**WHAT NEEDS TO BE DONE:**
Write out, word for word, only the data from its first line to the line containing "the toe and one behind them at the heel.".

**INFORMATION SUPPLIED:**
╔══
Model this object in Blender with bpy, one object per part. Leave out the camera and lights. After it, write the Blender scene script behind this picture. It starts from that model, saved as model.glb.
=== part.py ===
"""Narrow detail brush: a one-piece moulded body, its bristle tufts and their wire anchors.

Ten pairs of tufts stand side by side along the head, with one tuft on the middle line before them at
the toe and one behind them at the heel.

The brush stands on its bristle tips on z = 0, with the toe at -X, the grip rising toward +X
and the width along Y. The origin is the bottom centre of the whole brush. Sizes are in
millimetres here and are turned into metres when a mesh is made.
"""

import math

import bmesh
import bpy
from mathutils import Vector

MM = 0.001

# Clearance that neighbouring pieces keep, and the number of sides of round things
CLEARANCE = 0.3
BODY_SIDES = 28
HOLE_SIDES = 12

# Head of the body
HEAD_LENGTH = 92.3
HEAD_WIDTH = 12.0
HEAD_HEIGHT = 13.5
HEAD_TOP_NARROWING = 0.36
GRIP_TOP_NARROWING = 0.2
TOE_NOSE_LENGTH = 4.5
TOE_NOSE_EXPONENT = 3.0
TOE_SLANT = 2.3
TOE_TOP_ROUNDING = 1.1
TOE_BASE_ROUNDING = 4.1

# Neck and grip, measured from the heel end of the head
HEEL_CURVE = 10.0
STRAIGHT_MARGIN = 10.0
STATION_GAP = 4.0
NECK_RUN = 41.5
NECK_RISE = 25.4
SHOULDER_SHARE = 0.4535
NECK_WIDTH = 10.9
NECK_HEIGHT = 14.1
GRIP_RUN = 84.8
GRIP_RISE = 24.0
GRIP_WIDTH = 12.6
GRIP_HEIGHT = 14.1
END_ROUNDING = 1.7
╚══
**FINISHED TASK:**
Model this object in Blender with bpy, one object per part. Leave out the camera and lights. After it, write the Blender scene script behind this picture. It starts from that model, saved as model.glb.
=== part.py ===
"""Narrow detail brush: a one-piece moulded body, its bristle tufts and their wire anchors.

Ten pairs of tufts stand side by side along the head, with one tuft on the middle line before them at
the toe and one behind them at the heel.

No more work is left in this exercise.